Она была очень оживлена, очень хороша в эти дни. Кажется, ей стало опять "не скучно", и какие-то новые «грандиозности» и «возможности» ей замерещились. Я заключал это по ее виду, — в разговоры со мною она не вступала, — у нее были собеседники поинтереснее.

«Душа», которой не хватало «Привалу» в дни его расцвета, вселилась все-таки в него ненадолго, перед самой гибелью. Те, кто бывал в нем в конце 1917, начале 1918 годов, вряд ли забудут эти вечера.

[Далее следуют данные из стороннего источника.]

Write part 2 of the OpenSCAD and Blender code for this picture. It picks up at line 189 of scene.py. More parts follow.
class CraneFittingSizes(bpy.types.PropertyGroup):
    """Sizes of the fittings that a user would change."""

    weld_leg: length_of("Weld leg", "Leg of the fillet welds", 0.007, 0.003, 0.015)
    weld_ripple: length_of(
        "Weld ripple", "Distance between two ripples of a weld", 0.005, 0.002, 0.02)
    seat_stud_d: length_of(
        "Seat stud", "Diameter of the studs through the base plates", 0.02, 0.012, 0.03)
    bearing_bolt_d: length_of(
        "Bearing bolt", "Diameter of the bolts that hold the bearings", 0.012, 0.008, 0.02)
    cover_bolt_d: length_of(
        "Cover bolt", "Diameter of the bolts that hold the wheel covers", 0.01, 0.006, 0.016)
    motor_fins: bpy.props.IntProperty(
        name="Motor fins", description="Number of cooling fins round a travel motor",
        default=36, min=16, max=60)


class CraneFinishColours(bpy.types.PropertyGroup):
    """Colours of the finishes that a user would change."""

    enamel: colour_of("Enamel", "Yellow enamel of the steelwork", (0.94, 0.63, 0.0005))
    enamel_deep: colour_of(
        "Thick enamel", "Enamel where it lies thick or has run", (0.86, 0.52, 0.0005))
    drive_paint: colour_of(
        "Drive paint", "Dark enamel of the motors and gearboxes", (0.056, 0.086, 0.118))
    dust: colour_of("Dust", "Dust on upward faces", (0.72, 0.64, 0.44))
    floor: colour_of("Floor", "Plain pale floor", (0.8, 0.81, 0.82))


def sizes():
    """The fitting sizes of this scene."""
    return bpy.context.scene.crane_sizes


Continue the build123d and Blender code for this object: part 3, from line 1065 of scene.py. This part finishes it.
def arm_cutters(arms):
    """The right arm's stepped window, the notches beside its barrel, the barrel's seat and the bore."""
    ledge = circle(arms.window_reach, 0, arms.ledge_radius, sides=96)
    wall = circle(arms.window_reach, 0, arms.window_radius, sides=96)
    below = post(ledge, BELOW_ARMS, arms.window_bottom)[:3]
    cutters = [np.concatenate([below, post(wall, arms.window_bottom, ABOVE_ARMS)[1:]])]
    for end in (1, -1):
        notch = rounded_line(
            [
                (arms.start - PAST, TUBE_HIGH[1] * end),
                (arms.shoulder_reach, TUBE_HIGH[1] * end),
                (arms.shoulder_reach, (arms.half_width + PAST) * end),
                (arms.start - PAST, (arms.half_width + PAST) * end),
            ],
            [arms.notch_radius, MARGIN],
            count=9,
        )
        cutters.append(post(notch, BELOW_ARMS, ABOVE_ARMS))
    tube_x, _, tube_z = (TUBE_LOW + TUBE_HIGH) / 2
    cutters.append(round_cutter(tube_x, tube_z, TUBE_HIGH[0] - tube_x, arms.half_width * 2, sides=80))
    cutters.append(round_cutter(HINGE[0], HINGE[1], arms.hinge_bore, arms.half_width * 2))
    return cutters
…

Холодно. Полутемно. Нет ни заказных столиков, ни сигар в зубах, ни упитанных физиономий. Роскошь мебели и стен пообтрепалась. Электричество не горит — кое-где оплывают толстые восковые свечи…

Идет репетиция "Зеленого попугая". Пронзительная идея сыграть такую пьесу в такой обстановке, не правда ли? Шницлеровские диалоги звучат чересчур «убедительно» и для зрителей, и для актеров. Вера Александровна, бледная, без драгоценностей, в черном платье, слушает, скрестив руки на груди. Это она придумала поставить "Зеленого попугая".

Холодно. Полутемно. С улицы слышны выстрелы… Вдруг топот ног за стеной, стук прикладов в ворота. Десяток красноармейцев, под командой безобразной, увешанной оружием женщины, вваливается в "Венецианскую залу".

— Граждане, ваши документы!

Их смиряют какой-то бумажкой, подписанной Луначарским. Уходят, ворча: погодите, доберемся до вас… И снова — оплывающие свечи, стихи Ахматовой или Бодлера; музыка Дебюсси или Артура Лурье…

…"Привал" не был закрыт, — он именно погиб, развалился, превратился в прах. Сырость, не сдерживаемая жаром каминов, вступила в свои права.

Позолота обсыпалась, ковры начали гнить, мебель расклеилась. Большие голодные крысы стали бегать, не боясь людей, рояль отсырел, занавес оборвался…

Однажды, в оттепель, лопнули какие-то трубы, и вода из Мойки, старый враг этих разоренных стен, их затопила.

…И все стоит в "Привале" Невыкачанной вода. Вы знаете? Вы бывали? Неужели никогда?